Don’t Waste Your Time on Him or Upside Down



On one of my evangelism spree’s, I met a young boy of about 6 years in a household whom I got to know as Gods way. He wouldn’t stop crying and disturbing his mum who was busily preparing the evening meal. I took the opportunity to distract him and calmed him down. I gave him my pen, which he was tugging on. Soon the cries died down and he left his mum in peace. Few minutes later, I spotted him lying on a bench busily scribbling something in an exercise book. I drew close to him and noticed he was writing numbers in a very interesting way. Some numbers had been written upside down.


I sat by him and tried assisting him by writing the correct form for him to replicate. It took a while for him to write the numbers right. While we were at it, a neighbor passed by and remarked, “Presbyterian [Sunday School] teachers really have a lot of patience.  Don’t waste your time on him. Even his teachers are tired”.

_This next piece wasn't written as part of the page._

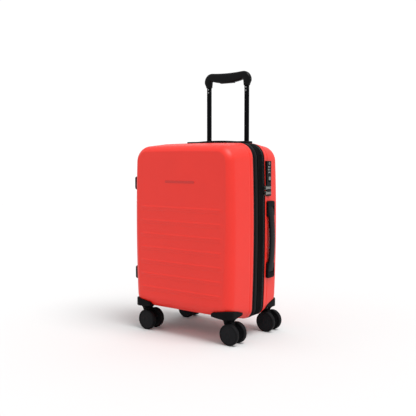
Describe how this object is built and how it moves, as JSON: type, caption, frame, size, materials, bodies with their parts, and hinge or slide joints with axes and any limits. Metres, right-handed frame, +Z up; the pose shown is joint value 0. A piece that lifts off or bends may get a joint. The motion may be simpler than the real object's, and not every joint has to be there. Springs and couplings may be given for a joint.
{
  "type": "hard shell suitcase",
  "caption": "Cabin-size hard shell suitcase with zipped shells, expander band, telescopic handle, side lock and twin-wheel casters.",
  "frame": {"origin": "on the floor, under the middle of the case", "axes": "+X towards the side with the lock, -Y the front face, +Z up"},
  "size_m": [0.3804, 0.2517, 0.7591],
  "materials": {
    "red_shell": "satin moulded polypropylene",
    "lining_cloth": "woven polyester",
    "pocket_mesh": "knitted mesh",
    "black_plastic": "fine moulded grain",
    "zip_tape": "woven tape with coil",
    "grey_trim": "smooth moulded",
    "band_fabric": "coated weave",
    "black_tube": "black anodised",
    "lock_metal": "plated zinc",
    "dial_plastic": "satin",
    "fork_plastic": "glass-filled nylon",
    "axle_steel": "turned",
    "wheel_rubber": "satin polyurethane"
  },
  "bodies": {
    "back_case": {"main_zip_back": "zip_tape", "back_shell": "red_shell", "back_lining": "lining_cloth", "back_feet": "black_plastic", "back_guards": "black_plastic", "packing_straps": "lining_cloth", "strap_buckle": "black_plastic", "side_handle_ends": "black_plastic", "top_handle_ends": "black_plastic", "handle_bezel": "black_plastic", "fixed_tubes": "black_tube", "tube_base": "black_plastic", "tube_cover": "black_plastic", "lock_housing": "black_plastic", "zip_sliders": "lock_metal"},
    "zip_ring": {"expander_zip_back": "zip_tape", "grey_strip": "grey_trim", "fabric_band": "band_fabric", "expander_gusset": "band_fabric", "main_zip_front": "zip_tape", "hinge_strip": "band_fabric"},
    "front_case": {"front_shell": "red_shell", "front_lining": "lining_cloth", "front_feet": "black_plastic", "front_guards": "black_plastic", "blank_badge": "red_shell", "mesh_pocket": "pocket_mesh", "expander_zip_front": "zip_tape"},
    "handle_mid": {"mid_tubes": "black_tube"},
    "handle_top": {"top_tubes": "black_tube", "handle_grip": "black_plastic", "tube_pins": "black_tube"},
    "grip_button": {"release_button": "black_plastic"},
    "side_grip": {"side_handle_grip": "black_plastic"},
    "top_grip": {"top_handle_grip": "black_plastic"},
    "lock_catch": {"lock_slide": "black_plastic"},
    "key_core": {"key_cylinder": "lock_metal"},
    "dial_1": {"lock_dial_1": "dial_plastic"},
    "dial_2": {"lock_dial_2": "dial_plastic"},
    "dial_3": {"lock_dial_3": "dial_plastic"},
    "pull_1": {"zip_pull_1": "lock_metal"},
    "pull_2": {"zip_pull_2": "lock_metal"},
    "caster_front_left": {"fork_front_left": "fork_plastic", "axle_front_left": "axle_steel"},
    "roller_front_left_a": {"wheel_front_left_a": "wheel_rubber"},
    "roller_front_left_b": {"wheel_front_left_b": "wheel_rubber"},
    "caster_front_right": {"fork_front_right": "fork_plastic", "axle_front_right": "axle_steel"},
    "roller_front_right_a": {"wheel_front_right_a": "wheel_rubber"},
    "roller_front_right_b": {"wheel_front_right_b": "wheel_rubber"},
    "caster_back_left": {"fork_back_left": "fork_plastic", "axle_back_left": "axle_steel"},
    "roller_back_left_a": {"wheel_back_left_a": "wheel_rubber"},
    "roller_back_left_b": {"wheel_back_left_b": "wheel_rubber"},
    "caster_back_right": {"fork_back_right": "fork_plastic", "axle_back_right": "axle_steel"},
    "roller_back_right_a": {"wheel_back_right_a": "wheel_rubber"},
    "roller_back_right_b": {"wheel_back_right_b": "wheel_rubber"}
  },
  "joints": [
    {"name": "case_open", "type": "hinge", "parent": "back_case", "child": "zip_ring", "pos_m": [-0.191, 0.033, 0.3], "axis": [0, 0, -1], "range_deg": [0, 180]},
    {"name": "expander", "type": "slide", "parent": "zip_ring", "child": "front_case", "axis": [0, -1, 0], "range_m": [0, 0.036]},
    {"name": "handle_mid_slide", "type": "slide", "parent": "back_case", "child": "handle_mid", "axis": [0, 0, 1], "range_m": [0, 0.2]},
    {"name": "handle_top_slide", "type": "slide", "parent": "handle_mid", "child": "handle_top", "axis": [0, 0, 1], "range_m": [-0.195, 0]},
    {"name": "grip_button_press", "type": "slide", "parent": "handle_top", "child": "grip_button", "axis": [0, 0, 1], "range_m": [0, 0.0024], "stiffness_N_per_m": 400, "springref_m": -0.002},
    {"name": "side_grip_pull", "type": "slide", "parent": "back_case", "child": "side_grip", "axis": [1, 0, 0], "range_m": [0, 0.015], "stiffness_N_per_m": 200, "springref_m": -0.005},
    {"name": "top_grip_pull", "type": "slide", "parent": "back_case", "child": "top_grip", "axis": [0, 0, 1], "range_m": [0, 0.015], "stiffness_N_per_m": 200, "springref_m": -0.005},
    {"name": "lock_release", "type": "slide", "parent": "back_case", "child": "lock_catch", "axis": [0, 0, -1], "range_m": [0, 0.0038], "stiffness_N_per_m": 300, "springref_m": -0.002},
    {"name": "key_turn", "type": "hinge", "parent": "back_case", "child": "key_core", "pos_m": [0.182, 0.055, 0.487], "axis": [1, 0, 0], "range_deg": [0, 90]},
    {"name": "dial_1_turn", "type": "hinge", "parent": "back_case", "child": "dial_1", "pos_m": [0.1766, 0.055, 0.4619], "axis": [0, 0, 1], "continuous": true},
    {"name": "dial_2_turn", "type": "hinge", "parent": "back_case", "child": "dial_2", "pos_m": [0.1766, 0.055, 0.4695], "axis": [0, 0, 1], "continuous": true},
    {"name": "dial_3_turn", "type": "hinge", "parent": "back_case", "child": "dial_3", "pos_m": [0.1766, 0.055, 0.4771], "axis": [0, 0, 1], "continuous": true},
    {"name": "pull_1_swing", "type": "hinge", "parent": "back_case", "child": "pull_1", "pos_m": [0.184, 0.036, 0.404], "axis": [0, 0, -1], "range_deg": [0, 100]},
    {"name": "pull_2_swing", "type": "hinge", "parent": "back_case", "child": "pull_2", "pos_m": [0.184, 0.036, 0.419], "axis": [0, 0, -1], "range_deg": [0, 100]},
    {"name": "swivel_front_left", "type": "hinge", "parent": "front_case", "child": "caster_front_left", "pos_m": [-0.147, -0.092, 0.065], "axis": [0, 0, 1], "continuous": true},
    {"name": "roll_front_left_a", "type": "hinge", "parent": "caster_front_left", "child": "roller_front_left_a", "pos_m": [-0.133, -0.092, 0.02925], "axis": [0, 1, 0], "continuous": true},
    {"name": "roll_front_left_b", "type": "hinge", "parent": "caster_front_left", "child": "roller_front_left_b", "pos_m": [-0.133, -0.092, 0.02925], "axis": [0, 1, 0], "continuous": true},
    {"name": "swivel_front_right", "type": "hinge", "parent": "front_case", "child": "caster_front_right", "pos_m": [0.147, -0.092, 0.065], "axis": [0, 0, 1], "continuous": true},
    {"name": "roll_front_right_a", "type": "hinge", "parent": "caster_front_right", "child": "roller_front_right_a", "pos_m": [0.161, -0.092, 0.02925], "axis": [0, 1, 0], "continuous": true},
    {"name": "roll_front_right_b", "type": "hinge", "parent": "caster_front_right", "child": "roller_front_right_b", "pos_m": [0.161, -0.092, 0.02925], "axis": [0, 1, 0], "continuous": true},
    {"name": "swivel_back_left", "type": "hinge", "parent": "back_case", "child": "caster_back_left", "pos_m": [-0.147, 0.092, 0.065], "axis": [0, 0, 1], "continuous": true},
    {"name": "roll_back_left_a", "type": "hinge", "parent": "caster_back_left", "child": "roller_back_left_a", "pos_m": [-0.133, 0.092, 0.02925], "axis": [0, 1, 0], "continuous": true},
    {"name": "roll_back_left_b", "type": "hinge", "parent": "caster_back_left", "child": "roller_back_left_b", "pos_m": [-0.133, 0.092, 0.02925], "axis": [0, 1, 0], "continuous": true},
    {"name": "swivel_back_right", "type": "hinge", "parent": "back_case", "child": "caster_back_right", "pos_m": [0.147, 0.092, 0.065], "axis": [0, 0, 1], "continuous": true},
    {"name": "roll_back_right_a", "type": "hinge", "parent": "caster_back_right", "child": "roller_back_right_a", "pos_m": [0.161, 0.092, 0.02925], "axis": [0, 1, 0], "continuous": true},
    {"name": "roll_back_right_b", "type": "hinge", "parent": "caster_back_right", "child": "roller_back_right_b", "pos_m": [0.161, 0.092, 0.02925], "axis": [0, 1, 0], "continuous": true}
  ]
}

I deduced from the statement that the boy had a peculiar challenge. It was my first encounter with something of the sort and I didn’t know what to associate it with. Since I was on evangelism, I concluded it probably had a spiritual cause. I prayed with him and occasionally said a prayer for him too.

Sometime later, when I returned to campus where I was pursuing a Bachelor’s degree, my roommate happened to volunteer at a Dyslexia Awareness Week. She spoke a lot about the interesting things she was learning which were very new to me. I knew about some challenges children were born with but not this. It was then that I thought of Godsway. Could it be that he was not under any spiritual influence after all?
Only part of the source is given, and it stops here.